From a customer perspective that difference means that fiber will always outperform coax as network load increases as it can't be overprovisioned to such an extent, the highest split ratio I've seen is 1:128 which means split evenly everyone gets just under 20Mbit for normal GPON assuming you can get everyone proper signal at such an extreme split ratio.

Comment Re:Mostly thanks to H1Bs (Score 1) 119

What does this have to do with H1B1s? If they get laid off they go back home and get hired there, the people this hurts are US workers.

Even if you kick out every H1B1 do you really believe these companies will hire in the US or will they outsource to another country? You can only raise tariffs so far before they hurt the US more than the intended recipient.

Comment Re: So basically ... the attack wins? (Score 1) 212

Uh, no.

Spoofing filters are best setup at the last mile to customers. It can possibly be setup on the interconnections between / to small ISPs where there is no BGP transit going on (hence your BGP filters say what networks are expected, screw anything else).

For the last mile there are the smallest number of variations at that point and limited number of variations for routes. By the time you hit the tier 1/2s who are backhauling hundreds of teras / petas of traffic you will hit not only the limitations of attempting to firewall that much traffic but lots of legitimate reasons for asynchronous traffic flows (most commonly traffic management).

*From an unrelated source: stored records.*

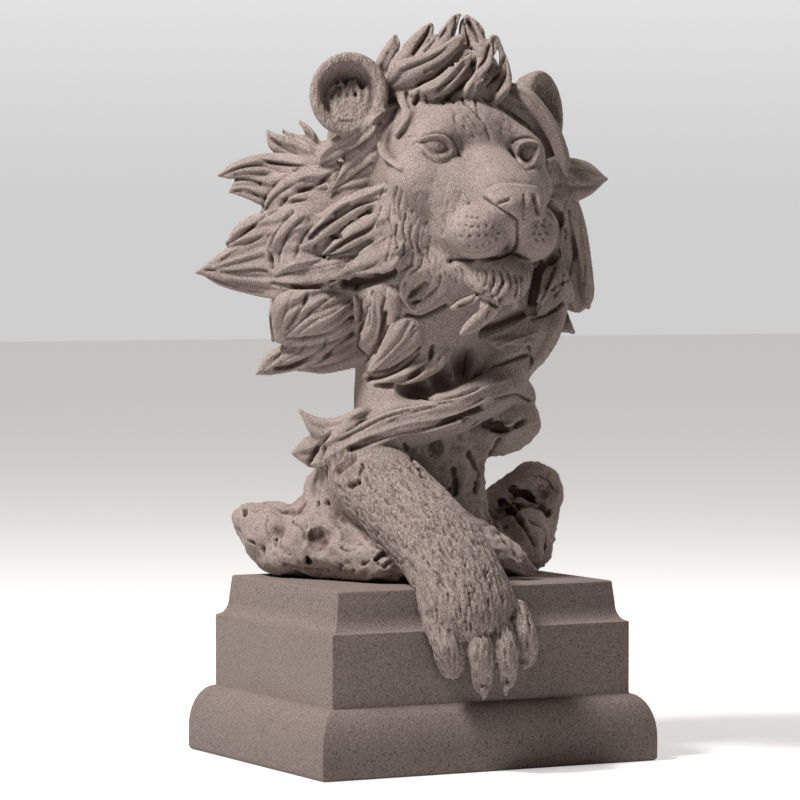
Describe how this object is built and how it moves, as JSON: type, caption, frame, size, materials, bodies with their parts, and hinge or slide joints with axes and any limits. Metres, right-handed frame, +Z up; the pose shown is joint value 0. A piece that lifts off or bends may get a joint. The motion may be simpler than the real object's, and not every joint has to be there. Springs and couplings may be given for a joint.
{
  "type": "lion statue",
  "caption": "Cast sandstone lion's head and forepaw rising from weathered rock on a moulded rectangular plinth, a desk or shelf ornament.",
  "frame": {"origin": "middle of the plinth's underside", "axes": "+Z up; the plinth's front, over which the paw hangs, faces -Y; +X to the figure's own left"},
  "size_m": [0.1716, 0.1629, 0.3332],
  "materials": {
    "plinth": "smooth matt sandstone resin with fine dark and light grains",
    "lion": "carved matt sandstone resin, paler on the high parts and dark in the recesses"
  },
  "bodies": {
    "root": {"plinth": "plinth", "lion": "lion"}
  },
  "joints": []
}
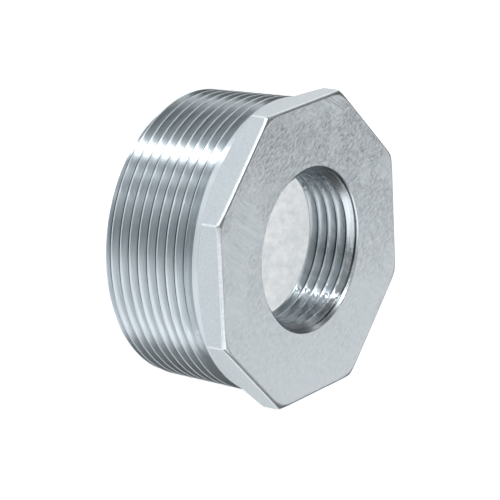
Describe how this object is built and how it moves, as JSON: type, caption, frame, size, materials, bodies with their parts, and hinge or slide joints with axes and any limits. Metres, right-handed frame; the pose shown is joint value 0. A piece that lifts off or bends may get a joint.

Comment Re:Moral of the story (Score 1) 172

One problem with that theory, they know who he is now anyway.

In this scenario said syndicate might actually be pissed that the flaw is now fixed. He isn't in the police's good books so what do you expect will be the police reaction if he gets approached from such a syndicate now and tries to report it. Sadly my money is on "Oh he was in with the criminals all along".

Comment Re: Hm... (Score 1) 172

#1 can be argued under the guise of penetration testing / security research, #3 is a side effect of that (I don't know how much he recorded but he would have needed some proof that he managed to tap into the system).

#2 makes me cautious about this person's character and I agree is a prosecutable offence but if 1 & 3 are charges he got hit with and they stuck the message that got sent is don't alert the authorities sell the hack as a zero day.

Comment Re:So the taxes were collected from salaries inste (Score 1) 262

Doesn't really sound like it, "Hey bob we are either going to loose this money anyway so we will let you have it", does that sound like they really value your work and want to pay you what you are worth?

Its exactly what they are doing with taxes, the added benefit here is they get to look good to their employees in the process. This doesn't sound like honor, its sounds like choosing the lesser of 2 evils.

Comment Re:Talk to Vendors (Score 1) 219

If you don't know the difference between sales professionals and IT professionals... you are part of the problem.

How do you get to the latter without at least making contact with the former?

Something of the OP's scale isn't exactly the normal thing that your average IT professional has any experience with so the normal channels probably won't work.

Comment Re: Considering how few boys graduate at ALL (Score 1) 355

The question is why?

If the answer is that the small subset of men who enter the teaching field teach better then cool (maybe thats the trend that these institutions have seen). However if it is just to make up diversity numbers and they are worse teachers then that is a very bad practice. I don't have kids but I would want the best teacher for them regardless of gender.